Unfortunately, no. Postgres can only replicate to other instances operating on igneous rocks (e.g. obsidian and sovite) but the data gets lost if sent to instances hosted on chalk or gneiss. Might be fixed in 9.6, though.
If you want speed, go for MongoDB. It doesn't use joins & it's webscale, plus it can even use /dev/nul as storage for ultra-high throughput.
For those who haven't seen it, the parent is (I think) referring to this very amusing video.
Depends on what kind of replication you need.
It does pretty decent asynchronous master->slave replication.
You can also have a mirror with synchronous writes.
Multi-master replication- there are some 3rd party tools to do that, still pretty young and immature AFAIK.
Clustering- there are some 3rd party projects to do that, some commercial.
More info here: https://wiki.postgresql.org/wi...
--Coder
PostgreSQL supports transaction DDL statements (e.g. ALTER TABLE, CREATE TABLE). MySQL doesn't. If you run a poorly-written upgrade script against a MySQL database and something goes sideways, your only recourse is to restore from backups. This means that any sane MySQL upgrade plan involves testing the upgrade on a replica of the database first. For large or mission-critical deployments that usually isn't an option.
If all you're looking for is a cheap DB to serve a Wordpress blog about your hamster, MySQL away. Otherwise, use PostgreSQL. You'll sleep better.
I recommend either PostgreSQL or SQLite. PostgreSQL is so easy to install and set up, though, that I would recommend SQLite only if you don't control the server.
It's pronounced Postgres Q L, if you want to say it all the way.
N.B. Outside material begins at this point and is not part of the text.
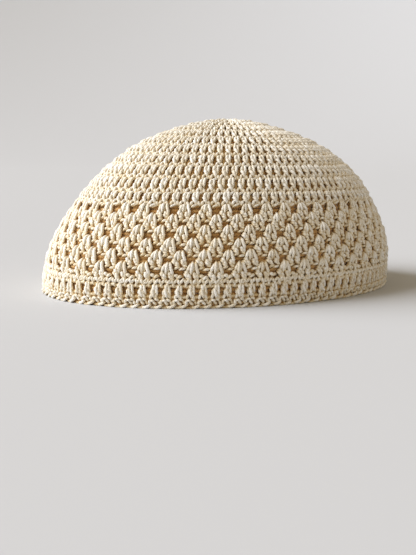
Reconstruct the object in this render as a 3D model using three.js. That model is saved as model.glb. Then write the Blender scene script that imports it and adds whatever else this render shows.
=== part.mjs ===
// A crocheted kufi: a close-fitting cotton skull cap worked in the round from its crown to its rim.
// Millimetres, +Z up. The rim rests on z = 0, the wearer faces -Y and the wearer's left is +X.
//
// The cap is an open dome of four worked zones, one below the other, each a wall of its own:
// solid rounds on the crown, lace rounds around the head, a brow band and a corded rim edge.
// Every round stands out as a soft ridge, and the inside is smooth.

import * as THREE from 'three';

// The dome over the crests of its rounds, at the rim.
const LENGTH = 210;
const WIDTH = 160;
const HEIGHT = 94;

// The crocheted wall, crest to inner face, and how far the groove between two rounds sinks in.
const WALL = 3.0;
const GROOVE = 0.8;

// Room left between two zones, so that their walls don't touch.
const GAP = 0.3;

// How finely a wall is divided around the head, and where in a round its crest stands.
const FACETS_AROUND = 48;
const CREST_PLACE = 0.6;

// Cross-sections of the dome. The angle is measured at the dome's centre, from straight up (0)
// to the rim (90). Length and width are shares of a plain ellipsoid's section at that angle,
// and back is how far the section's centre lies behind the rim's, in millimetres.
const SECTIONS = [
  { angle: 0, length: 0.84, width: 0.88, back: 4.0 },
  { angle: 15, length: 0.9, width: 0.94, back: 4.5 },
  { angle: 30, length: 0.99, width: 1.03, back: 5.5 },
  { angle: 45, length: 1.0, width: 1.03, back: 6.0 },
  { angle: 60, length: 1.0, width: 1.02, back: 4.5 },
  { angle: 75, length: 1.01, width: 1.025, back: 2.0 },
  { angle: 90, length: 1.0, width: 1.0, back: 0.0 },
];

// The zones from the top down: the angle at which each one ends, and its rounds from the top down
// as relative heights. The brow band is a tall round of posts between two low ones.
const ZONES = [
  { name: 'crown', ends: 57.6, rounds: Array(11).fill(1), colour: '#e9e3d5' },
  { name: 'lace_band', ends: 81.5, rounds: Array(6).fill(1), colour: '#e6dfcf' },
  { name: 'brow_band', ends: 88.7, rounds: [1, 2.3, 1], colour: '#e9e3d5' },
  { name: 'rim_edge', ends: 90, rounds: [1], colour: '#ece6d9' },
];

const RIM_ANGLE = 90;
const COTTON_ROUGHNESS = 0.85;
const SLOPE_STEP = 0.01;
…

But it's okay if you just want to say Postgres. Even the database's default superuser is still called postgres.
Postgres does JSON and NoSQL too. Really well in fact.
MySQL is simply easier to use and administer.
Having graduated from MySQL to PostgreSQL many years ago, that's easily the one thing that MySQL has over PostgreSQL.
I don't do a huge amount of database administration, but it's fair to say that every time I need to (say) modify the access of a role in PostgreSQL, I still have to manually verify that every ALTER command did what I think it did, because at least one of them didn't. Oh, and some of it is done with the data dictionary tables and some is done with pg_hba.conf.
That's not to say PostgreSQL is worse, of course; PostgreSQL lets you make fine distinctions which MySQL does not. But for every case that's likely to come up in practice, managing users and roles in MySQL is about ten times faster and simpler than in PostgreSQL.